I understand that to keep only the "email" columns, I just have to put:
df_temp = df.filter(like='EMAIL')
Where the result looks like:
EMAIL_1, EMAIL_2, EMAIL_n
So far so good, but I also want to add other columns to the filter, and also follow the sequence that links the data. I am looking for something like:
NAME_1, EMAIL_1, NAME_2, EMAIL_2
df_temp = df[df.filter(like='NAME') & df.filter(like='EMAIL')]
But it doesn't work.
The following does not return the data as I need it:
df_temp_1 = df.filter(like='NAME')
df_temp_2 = df.filter(like='EMAIL')
df_temp_3 = pd.concat([df_temp_1, df_temp_2], axis=1)

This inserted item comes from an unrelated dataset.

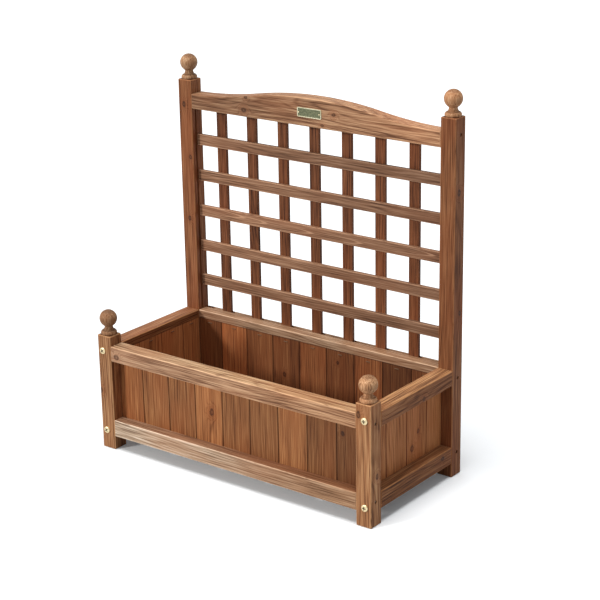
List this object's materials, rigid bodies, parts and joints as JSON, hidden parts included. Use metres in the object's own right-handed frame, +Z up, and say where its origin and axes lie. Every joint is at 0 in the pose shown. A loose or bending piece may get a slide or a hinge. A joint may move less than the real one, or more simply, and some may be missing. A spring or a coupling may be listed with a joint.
{
  "type": "trellis planter box",
  "caption": "Rectangular wooden planter box on square posts, with an open lattice under an arched rail between the tall rear posts and ball caps on all the posts.",
  "frame": {"origin": "on the ground, below the middle of the box's footprint", "axes": "+X to the right seen from the front, +Y to the rear where the lattice stands, +Z up"},
  "size_m": [0.637, 0.3004, 0.7295],
  "materials": {
    "post_wood": "stained, satin",
    "rail_wood": "stained, satin",
    "board_wood": "stained, matt",
    "lath_wood": "stained, matt",
    "cap_wood": "stained, satin",
    "floor_wood": "sawn",
    "screw_brass": "satin",
    "plate_brass": "aged",
    "wire_steel": "bright"
  },
  "bodies": {
    "root": {"front_left_post": "post_wood", "front_left_cap": "cap_wood", "front_right_post": "post_wood", "front_right_cap": "cap_wood", "rear_left_post": "post_wood", "rear_left_cap": "cap_wood", "rear_right_post": "post_wood", "rear_right_cap": "cap_wood", "front_top_rail": "rail_wood", "front_low_rail": "rail_wood", "rear_top_rail": "rail_wood", "rear_low_rail": "rail_wood", "left_top_rail": "rail_wood", "left_low_rail": "rail_wood", "right_top_rail": "rail_wood", "right_low_rail": "rail_wood", "arched_rail": "rail_wood", "name_plate": "plate_brass", "plate_pins": "plate_brass", "front_board_1": "board_wood", "front_board_2": "board_wood", "front_board_3": "board_wood", "front_board_4": "board_wood", "front_board_5": "board_wood", "front_board_6": "board_wood", "front_board_7": "board_wood", "front_board_8": "board_wood", "front_board_9": "board_wood", "rear_board_1": "board_wood", "rear_board_2": "board_wood", "rear_board_3": "board_wood", "rear_board_4": "board_wood", "rear_board_5": "board_wood", "rear_board_6": "board_wood", "rear_board_7": "board_wood", "rear_board_8": "board_wood", "rear_board_9": "board_wood", "left_boards": "board_wood", "right_boards": "board_wood", "board_staples": "wire_steel", "cross_lath_1": "lath_wood", "cross_lath_2": "lath_wood", "cross_lath_3": "lath_wood", "cross_lath_4": "lath_wood", "cross_lath_5": "lath_wood", "upright_lath_1": "lath_wood", "upright_lath_2": "lath_wood", "upright_lath_3": "lath_wood", "upright_lath_4": "lath_wood", "upright_lath_5": "lath_wood", "upright_lath_6": "lath_wood", "upright_lath_7": "lath_wood", "lath_brads": "wire_steel", "front_floor_cleat": "floor_wood", "rear_floor_cleat": "floor_wood", "floor_slats": "floor_wood", "floor_brads": "wire_steel", "pan_head_screws": "screw_brass", "sunk_screws": "wire_steel"}
  },
  "joints": []
}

NAME_1, NAME_2, EMAIL_1, EMAIL_2, etc.
I want to see it as:
NAME_1, EMAIL_1, NAME_2, EMAIL_2
I would even like to be able to separate them into different dataframes.
do you recommend a method please?
From already thank you very much.
Regards
CodePudding user response:
Use regex
instead of like
:
out = df.filter(regex=('^(NAME|EMAIL)'))
print(out)
# Output (sample)
NAME_1 EMAIL_1 NAME_2 EMAIL_2
0 5 9 5 9
1 8 2 3 9
2 8 8 1 5
3 6 7 9 5
4 6 6 4 3
CodePudding user response:
You can try
out = df.filter(regex='(NAME|EMAIL)_[12]')
If suffix is different
out = df.filter(regex='(NAME_[12]|EMAIL_[3-5])')
CodePudding user response:
Check with startswith
out = df.loc[:,df.columns.str.startswith(('NAME','EMAIL'))]
CodePudding user response:
Using a regular expression is the best solution, but you can also extract the columns from the two filters
calls and join them together with union
:
cols = df.filter(like='NAME').columns.union(df.filter(like='EMAIL').columns)
Output:
>>> cols
Index(['EMAIL_1', 'EMAIL_2', 'NAME_1', 'NAME_2'], dtype='object'